I think what happens is an awareness of one’s legacy. If your number is 10M that is surely enough for your lifetime. But what about your 4 kids that want to live in desirable HCOL cities where a 4k sq ft home in a good neighborhood with a view will be 4M each. Yes, there are different philosophies when it comes to this type of decision making. I suppose you’re talking about wealth far beyond this.
There’s also a component of competitiveness as well as satisfaction with maximally efficient investing.

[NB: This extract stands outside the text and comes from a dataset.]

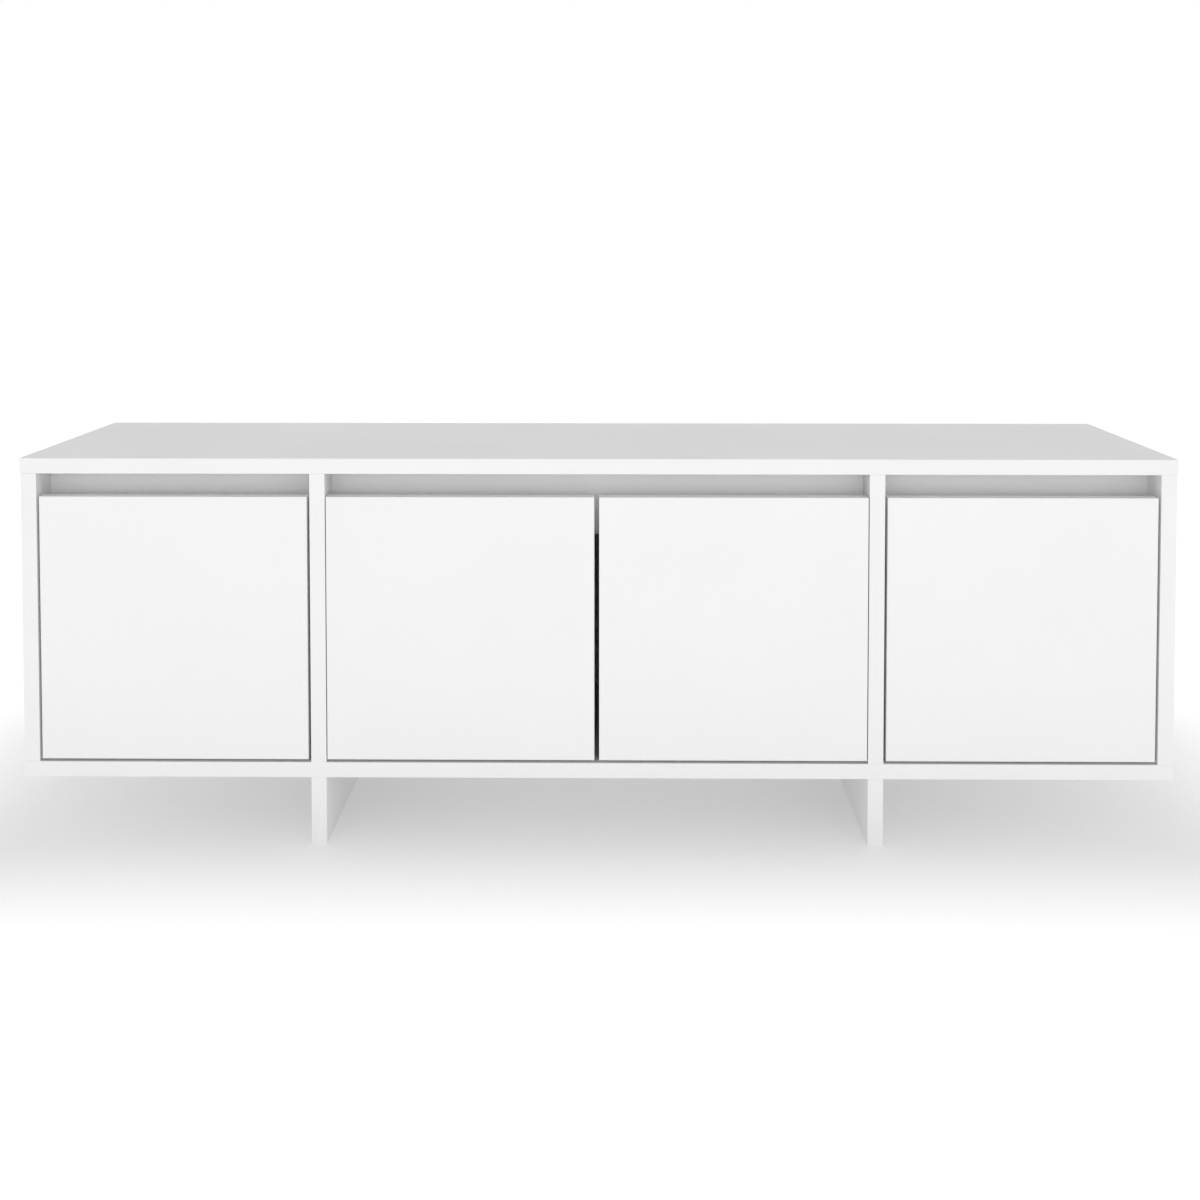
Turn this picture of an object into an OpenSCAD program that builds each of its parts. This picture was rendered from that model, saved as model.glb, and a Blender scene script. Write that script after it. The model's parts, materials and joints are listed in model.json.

I was just a regular doc in my early years. I made over 200k as a young attending, and that annual income went up over time. But I also worked a side gig, and I maxed all retirement accounts, both with the primary job and the side gig. I also invested in real estate. I pretty much saved and invested in all kinds of assets. While the growth rates on different types of investments have varied, after compounding for several decades, we now have a mid 8-figure net wealth. We spend on travel and more, but if I live a long and healthy life, we may well get to 9-figures prior to death.
We no longer need to think about what car we might buy, or what international vacation we might take. We spend time thinking about different things. How might we increase our annual charitable gifting from 6-figures to 7? How much should we leave to the kids and the grandkids?
And I stopped working clinically this year. Even though I never paid a dime in a malpractice suit after a long and busy career in a fairly high risk specialty, I just don’t want to create a complex asset protection plan to allow me to derisk my clinical practice malpractice exposure. Malpractice insurance only provides 2.3M in coverage. It doesn’t feel worth it to continue seeing patients, given the potential risk. Outside of medicine, we have 10 million in umbrella liability coverage, but beyond that, there is theoretical liability exposure on that side as well, say from a car accident.
Mo’ money, mo’ problems, yes. But good problems to have, nevertheless.
I’m curious why you put taxes in the “no worries” bucket but AUM fees in the worry bucket. Does it really matter whether someone with an 8 figure net worth pays 0.3, 0.5, or 0.8%, especially if the higher fees potentially lead to higher returns?
I disagree that higher AUM fees generally lead to higher returns. In fact, the opposite likely happens more often. We also have way more control over AUM fees than tax rates.